--- start of DATASET SECTION ---

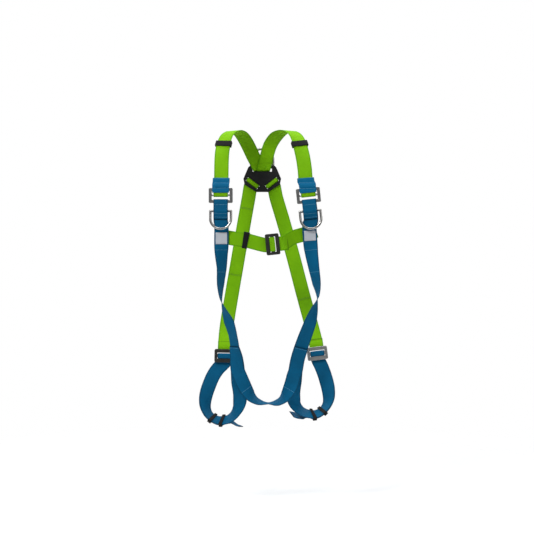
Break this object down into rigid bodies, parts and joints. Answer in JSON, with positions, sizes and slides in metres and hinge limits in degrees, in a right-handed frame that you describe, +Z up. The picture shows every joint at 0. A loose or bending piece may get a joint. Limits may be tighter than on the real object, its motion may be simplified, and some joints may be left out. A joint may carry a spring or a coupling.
{
  "type": "safety harness",
  "caption": "Full body safety harness in its worn shape: crossed shoulder straps, dorsal plate and ring, chest strap, chest rings, sit strap and leg loops.",
  "frame": {"origin": "middle of the dorsal ring's eye, which the harness hangs from", "axes": "+Z up, +Y towards the wearer's back, +X towards the wearer's left"},
  "size_m": [0.4378, 0.243, 0.9492],
  "materials": {
    "lime_webbing": "woven polyester webbing",
    "blue_webbing": "woven polyester webbing",
    "black_plastic": "moulded, fine texture",
    "black_elastic": "woven elastic",
    "bright_steel": "polished forged steel",
    "satin_steel": "satin plated steel",
    "dark_steel": "dark grey coated steel",
    "label_cloth": "blank white label cloth"
  },
  "bodies": {
    "harness": {"chest_buckle_frame": "dark_steel", "chest_buckle_plate": "dark_steel", "dorsal_plate": "black_plastic", "left_adjuster_frame": "satin_steel", "left_adjuster_sleeve": "blue_webbing", "left_chest_strap": "lime_webbing", "left_front_strap": "blue_webbing", "left_label": "label_cloth", "left_leg_buckle_frame": "satin_steel", "left_leg_buckle_plate": "satin_steel", "left_shoulder_strap": "lime_webbing", "right_adjuster_frame": "satin_steel", "right_adjuster_sleeve": "blue_webbing", "right_chest_strap": "lime_webbing", "right_front_strap": "blue_webbing", "right_label": "label_cloth", "right_leg_buckle_frame": "dark_steel", "right_leg_buckle_plate": "dark_steel", "right_shoulder_strap": "lime_webbing", "sit_strap": "blue_webbing"},
    "dorsal_ring": {"dorsal_ring": "bright_steel"},
    "right_chest_ring": {"right_chest_ring": "bright_steel"},
    "right_adjuster_bar": {"right_adjuster_bar": "satin_steel"},
    "left_chest_ring": {"left_chest_ring": "bright_steel"},
    "left_adjuster_bar": {"left_adjuster_bar": "satin_steel"},
    "right_shoulder_keeper": {"right_shoulder_keeper": "black_elastic"},
    "right_lower_leg_keeper": {"right_lower_leg_keeper": "black_elastic"},
    "right_upper_leg_keeper": {"right_upper_leg_keeper": "black_elastic"},
    "left_shoulder_keeper": {"left_shoulder_keeper": "black_elastic"},
    "left_lower_leg_keeper": {"left_lower_leg_keeper": "black_elastic"},
    "left_upper_leg_keeper": {"left_upper_leg_keeper": "black_elastic"},
    "chest_keeper": {"chest_keeper": "black_elastic"}
  },
  "joints": [
    {"name": "dorsal_ring_swing", "type": "hinge", "parent": "harness", "child": "dorsal_ring", "pos_m": [0, 0, -0.048], "axis": [-1, 0, 0], "range_deg": [0, 90]},
    {"name": "right_chest_ring_swing", "type": "hinge", "parent": "harness", "child": "right_chest_ring", "pos_m": [-0.129, -0.2088, -0.1795], "axis": [-1, 0, 0], "range_deg": [0, 140]},
    {"name": "right_adjuster_bar_slide", "type": "slide", "parent": "harness", "child": "right_adjuster_bar", "axis": [0, 0, 1], "range_m": [0, 0.006]},
    {"name": "left_chest_ring_swing", "type": "hinge", "parent": "harness", "child": "left_chest_ring", "pos_m": [0.15007, -0.2088, -0.17923], "axis": [-0.9945, 0, -0.1045], "range_deg": [0, 140]},
    {"name": "left_adjuster_bar_slide", "type": "slide", "parent": "harness", "child": "left_adjuster_bar", "axis": [-0.1045, 0, 0.9945], "range_m": [0, 0.006]},
    {"name": "right_shoulder_keeper_slide", "type": "slide", "parent": "harness", "child": "right_shoulder_keeper", "axis": [0.2013, 0.5119, 0.8351], "range_m": [-0.003, 0.003]},
    {"name": "right_lower_leg_keeper_slide", "type": "slide", "parent": "harness", "child": "right_lower_leg_keeper", "axis": [-0.9501, 0.3048, -0.0661], "range_m": [-0.001, 0.001]},
    {"name": "right_upper_leg_keeper_slide", "type": "slide", "parent": "harness", "child": "right_upper_leg_keeper", "axis": [-0.8118, 0.1554, 0.5628], "range_m": [-0.001, 0.001]},
    {"name": "left_shoulder_keeper_slide", "type": "slide", "parent": "harness", "child": "left_shoulder_keeper", "axis": [-0.2588, 0.5047, 0.8236], "range_m": [-0.003, 0.003]},
    {"name": "left_lower_leg_keeper_slide", "type": "slide", "parent": "harness", "child": "left_lower_leg_keeper", "axis": [0.9521, 0.3057, 0.0014], "range_m": [-0.001, 0.001]},
    {"name": "left_upper_leg_keeper_slide", "type": "slide", "parent": "harness", "child": "left_upper_leg_keeper", "axis": [0.7444, 0.1564, 0.6491], "range_m": [-0.001, 0.001]},
    {"name": "chest_keeper_slide", "type": "slide", "parent": "harness", "child": "chest_keeper", "axis": [0.9667, -0.1707, -0.1907], "range_m": [-0.005, 0.005]}
  ]
}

--- end of DATASET SECTION ---

**INSTRUCTIONS TO FOLLOW:**
Copy the material above back out, exactly as written.

**TASK OUTPUT:**
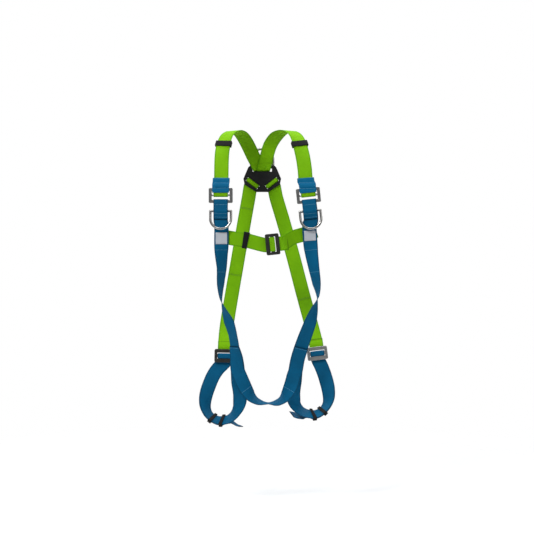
Break this object down into rigid bodies, parts and joints. Answer in JSON, with positions, sizes and slides in metres and hinge limits in degrees, in a right-handed frame that you describe, +Z up. The picture shows every joint at 0. A loose or bending piece may get a joint. Limits may be tighter than on the real object, its motion may be simplified, and some joints may be left out. A joint may carry a spring or a coupling.
{
  "type": "safety harness",
  "caption": "Full body safety harness in its worn shape: crossed shoulder straps, dorsal plate and ring, chest strap, chest rings, sit strap and leg loops.",
  "frame": {"origin": "middle of the dorsal ring's eye, which the harness hangs from", "axes": "+Z up, +Y towards the wearer's back, +X towards the wearer's left"},
  "size_m": [0.4378, 0.243, 0.9492],
  "materials": {
    "lime_webbing": "woven polyester webbing",
    "blue_webbing": "woven polyester webbing",
    "black_plastic": "moulded, fine texture",
    "black_elastic": "woven elastic",
    "bright_steel": "polished forged steel",
    "satin_steel": "satin plated steel",
    "dark_steel": "dark grey coated steel",
    "label_cloth": "blank white label cloth"
  },
  "bodies": {
    "harness": {"chest_buckle_frame": "dark_steel", "chest_buckle_plate": "dark_steel", "dorsal_plate": "black_plastic", "left_adjuster_frame": "satin_steel", "left_adjuster_sleeve": "blue_webbing", "left_chest_strap": "lime_webbing", "left_front_strap": "blue_webbing", "left_label": "label_cloth", "left_leg_buckle_frame": "satin_steel", "left_leg_buckle_plate": "satin_steel", "left_shoulder_strap": "lime_webbing", "right_adjuster_frame": "satin_steel", "right_adjuster_sleeve": "blue_webbing", "right_chest_strap": "lime_webbing", "right_front_strap": "blue_webbing", "right_label": "label_cloth", "right_leg_buckle_frame": "dark_steel", "right_leg_buckle_plate": "dark_steel", "right_shoulder_strap": "lime_webbing", "sit_strap": "blue_webbing"},
    "dorsal_ring": {"dorsal_ring": "bright_steel"},
    "right_chest_ring": {"right_chest_ring": "bright_steel"},
    "right_adjuster_bar": {"right_adjuster_bar": "satin_steel"},
    "left_chest_ring": {"left_chest_ring": "bright_steel"},
    "left_adjuster_bar": {"left_adjuster_bar": "satin_steel"},
    "right_shoulder_keeper": {"right_shoulder_keeper": "black_elastic"},
    "right_lower_leg_keeper": {"right_lower_leg_keeper": "black_elastic"},
    "right_upper_leg_keeper": {"right_upper_leg_keeper": "black_elastic"},
    "left_shoulder_keeper": {"left_shoulder_keeper": "black_elastic"},
    "left_lower_leg_keeper": {"left_lower_leg_keeper": "black_elastic"},
    "left_upper_leg_keeper": {"left_upper_leg_keeper": "black_elastic"},
    "chest_keeper": {"chest_keeper": "black_elastic"}
  },
  "joints": [
    {"name": "dorsal_ring_swing", "type": "hinge", "parent": "harness", "child": "dorsal_ring", "pos_m": [0, 0, -0.048], "axis": [-1, 0, 0], "range_deg": [0, 90]},
    {"name": "right_chest_ring_swing", "type": "hinge", "parent": "harness", "child": "right_chest_ring", "pos_m": [-0.129, -0.2088, -0.1795], "axis": [-1, 0, 0], "range_deg": [0, 140]},
    {"name": "right_adjuster_bar_slide", "type": "slide", "parent": "harness", "child": "right_adjuster_bar", "axis": [0, 0, 1], "range_m": [0, 0.006]},
    {"name": "left_chest_ring_swing", "type": "hinge", "parent": "harness", "child": "left_chest_ring", "pos_m": [0.15007, -0.2088, -0.17923], "axis": [-0.9945, 0, -0.1045], "range_deg": [0, 140]},
    {"name": "left_adjuster_bar_slide", "type": "slide", "parent": "harness", "child": "left_adjuster_bar", "axis": [-0.1045, 0, 0.9945], "range_m": [0, 0.006]},
    {"name": "right_shoulder_keeper_slide", "type": "slide", "parent": "harness", "child": "right_shoulder_keeper", "axis": [0.2013, 0.5119, 0.8351], "range_m": [-0.003, 0.003]},
    {"name": "right_lower_leg_keeper_slide", "type": "slide", "parent": "harness", "child": "right_lower_leg_keeper", "axis": [-0.9501, 0.3048, -0.0661], "range_m": [-0.001, 0.001]},
    {"name": "right_upper_leg_keeper_slide", "type": "slide", "parent": "harness", "child": "right_upper_leg_keeper", "axis": [-0.8118, 0.1554, 0.5628], "range_m": [-0.001, 0.001]},
    {"name": "left_shoulder_keeper_slide", "type": "slide", "parent": "harness", "child": "left_shoulder_keeper", "axis": [-0.2588, 0.5047, 0.8236], "range_m": [-0.003, 0.003]},
    {"name": "left_lower_leg_keeper_slide", "type": "slide", "parent": "harness", "child": "left_lower_leg_keeper", "axis": [0.9521, 0.3057, 0.0014], "range_m": [-0.001, 0.001]},
    {"name": "left_upper_leg_keeper_slide", "type": "slide", "parent": "harness", "child": "left_upper_leg_keeper", "axis": [0.7444, 0.1564, 0.6491], "range_m": [-0.001, 0.001]},
    {"name": "chest_keeper_slide", "type": "slide", "parent": "harness", "child": "chest_keeper", "axis": [0.9667, -0.1707, -0.1907], "range_m": [-0.005, 0.005]}
  ]
}